» **Extracted entries**:
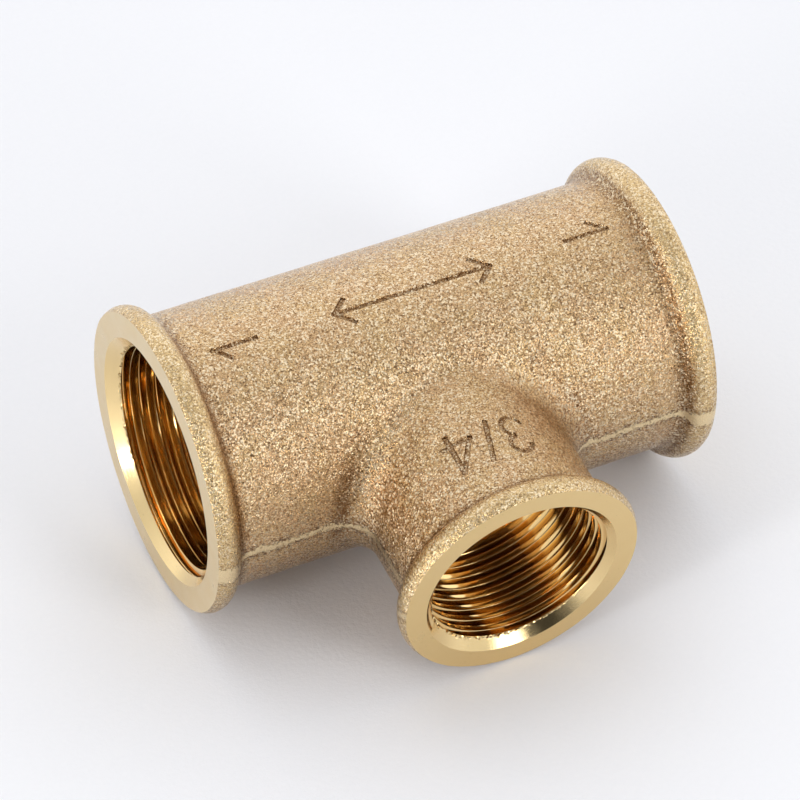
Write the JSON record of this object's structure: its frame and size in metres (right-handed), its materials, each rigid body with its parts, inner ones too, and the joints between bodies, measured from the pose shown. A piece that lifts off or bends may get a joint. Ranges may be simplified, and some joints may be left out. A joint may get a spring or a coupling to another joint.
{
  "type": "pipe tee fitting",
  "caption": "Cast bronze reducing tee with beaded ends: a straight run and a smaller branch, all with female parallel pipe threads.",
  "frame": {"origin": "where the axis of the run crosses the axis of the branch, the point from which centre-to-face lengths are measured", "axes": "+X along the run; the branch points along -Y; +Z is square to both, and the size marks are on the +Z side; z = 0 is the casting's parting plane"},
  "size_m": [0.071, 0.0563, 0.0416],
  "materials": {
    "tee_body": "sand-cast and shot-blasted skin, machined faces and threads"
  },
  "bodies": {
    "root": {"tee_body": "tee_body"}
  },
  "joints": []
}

--

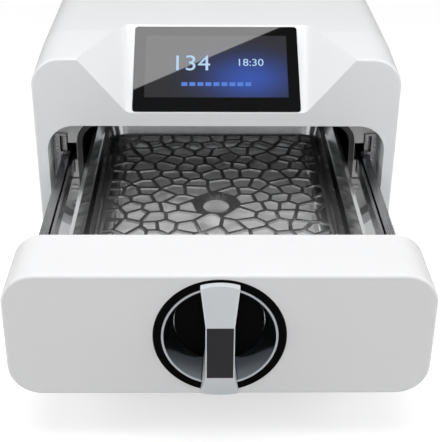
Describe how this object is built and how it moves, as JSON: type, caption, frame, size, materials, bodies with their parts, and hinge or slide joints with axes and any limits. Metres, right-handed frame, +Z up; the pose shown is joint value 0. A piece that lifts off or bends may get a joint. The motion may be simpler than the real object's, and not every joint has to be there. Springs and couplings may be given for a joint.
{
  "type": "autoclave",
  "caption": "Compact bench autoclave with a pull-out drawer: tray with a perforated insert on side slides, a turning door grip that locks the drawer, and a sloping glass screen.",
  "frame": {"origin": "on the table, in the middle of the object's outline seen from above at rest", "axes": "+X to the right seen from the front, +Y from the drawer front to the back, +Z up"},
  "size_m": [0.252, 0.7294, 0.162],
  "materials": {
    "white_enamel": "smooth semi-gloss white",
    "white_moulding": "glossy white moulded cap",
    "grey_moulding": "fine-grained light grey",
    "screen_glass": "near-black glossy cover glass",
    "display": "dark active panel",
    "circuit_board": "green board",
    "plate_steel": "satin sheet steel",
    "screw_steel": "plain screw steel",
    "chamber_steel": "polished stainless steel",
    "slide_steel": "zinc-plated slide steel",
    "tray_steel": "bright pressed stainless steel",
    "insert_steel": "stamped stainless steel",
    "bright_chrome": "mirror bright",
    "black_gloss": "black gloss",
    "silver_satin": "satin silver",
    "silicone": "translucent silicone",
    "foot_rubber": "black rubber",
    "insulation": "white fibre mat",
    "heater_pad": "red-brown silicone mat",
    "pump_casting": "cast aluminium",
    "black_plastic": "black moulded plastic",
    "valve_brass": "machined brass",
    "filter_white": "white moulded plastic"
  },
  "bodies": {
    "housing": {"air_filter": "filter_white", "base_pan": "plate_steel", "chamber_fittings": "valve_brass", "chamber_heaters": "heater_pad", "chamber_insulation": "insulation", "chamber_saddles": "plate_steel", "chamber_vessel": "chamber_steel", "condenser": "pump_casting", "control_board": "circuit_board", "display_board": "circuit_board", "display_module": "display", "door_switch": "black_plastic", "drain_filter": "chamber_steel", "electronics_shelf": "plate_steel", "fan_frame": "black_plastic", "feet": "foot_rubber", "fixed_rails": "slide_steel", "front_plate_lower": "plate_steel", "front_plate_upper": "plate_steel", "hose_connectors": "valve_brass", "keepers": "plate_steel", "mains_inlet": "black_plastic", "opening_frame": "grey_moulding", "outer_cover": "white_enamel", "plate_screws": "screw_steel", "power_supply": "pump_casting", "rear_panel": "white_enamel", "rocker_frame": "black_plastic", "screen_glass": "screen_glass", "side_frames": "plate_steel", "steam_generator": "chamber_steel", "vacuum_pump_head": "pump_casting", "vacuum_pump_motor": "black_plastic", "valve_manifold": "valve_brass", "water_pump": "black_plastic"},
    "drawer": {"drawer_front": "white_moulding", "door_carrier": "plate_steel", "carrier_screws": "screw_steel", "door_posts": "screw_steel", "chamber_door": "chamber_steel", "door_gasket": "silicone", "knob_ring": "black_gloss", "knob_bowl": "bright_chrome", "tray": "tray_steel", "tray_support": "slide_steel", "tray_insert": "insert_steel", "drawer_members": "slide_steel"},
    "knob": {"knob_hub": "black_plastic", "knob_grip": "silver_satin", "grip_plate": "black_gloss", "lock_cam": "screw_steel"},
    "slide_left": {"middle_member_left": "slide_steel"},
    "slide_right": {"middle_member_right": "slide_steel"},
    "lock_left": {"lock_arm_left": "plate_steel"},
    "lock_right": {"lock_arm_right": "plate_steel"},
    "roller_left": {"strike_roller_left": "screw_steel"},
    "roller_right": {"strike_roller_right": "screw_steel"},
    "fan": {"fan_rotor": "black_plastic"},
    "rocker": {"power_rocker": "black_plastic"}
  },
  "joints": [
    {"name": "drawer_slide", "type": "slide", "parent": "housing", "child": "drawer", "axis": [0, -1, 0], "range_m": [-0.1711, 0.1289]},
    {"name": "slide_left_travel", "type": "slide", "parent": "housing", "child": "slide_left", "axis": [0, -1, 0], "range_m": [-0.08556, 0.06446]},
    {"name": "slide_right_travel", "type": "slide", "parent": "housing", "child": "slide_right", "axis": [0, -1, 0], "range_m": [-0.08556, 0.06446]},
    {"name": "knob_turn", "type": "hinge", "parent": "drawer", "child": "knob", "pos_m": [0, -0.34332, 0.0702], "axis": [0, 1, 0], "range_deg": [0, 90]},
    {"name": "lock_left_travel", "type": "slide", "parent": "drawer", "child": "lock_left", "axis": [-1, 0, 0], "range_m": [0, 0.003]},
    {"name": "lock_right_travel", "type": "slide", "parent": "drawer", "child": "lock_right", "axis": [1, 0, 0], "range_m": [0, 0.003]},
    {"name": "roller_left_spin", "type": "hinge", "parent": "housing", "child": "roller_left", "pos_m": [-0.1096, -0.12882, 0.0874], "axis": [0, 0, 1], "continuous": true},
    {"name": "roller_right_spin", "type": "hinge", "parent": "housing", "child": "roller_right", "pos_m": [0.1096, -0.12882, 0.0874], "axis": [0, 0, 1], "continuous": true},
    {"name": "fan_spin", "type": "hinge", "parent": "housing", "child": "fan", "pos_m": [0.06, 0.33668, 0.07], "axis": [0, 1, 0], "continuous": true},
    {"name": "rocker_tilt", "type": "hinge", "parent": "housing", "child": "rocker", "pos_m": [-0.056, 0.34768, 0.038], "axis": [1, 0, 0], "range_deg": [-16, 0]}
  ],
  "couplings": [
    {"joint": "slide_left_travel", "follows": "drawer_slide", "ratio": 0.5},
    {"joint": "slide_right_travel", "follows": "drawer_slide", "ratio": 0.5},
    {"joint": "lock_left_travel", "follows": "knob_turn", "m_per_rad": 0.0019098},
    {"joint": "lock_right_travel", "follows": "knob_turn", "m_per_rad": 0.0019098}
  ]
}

» **Brief**: Say, as a number only, how many lines of the data contain "caption".

» **Output of the task**: 3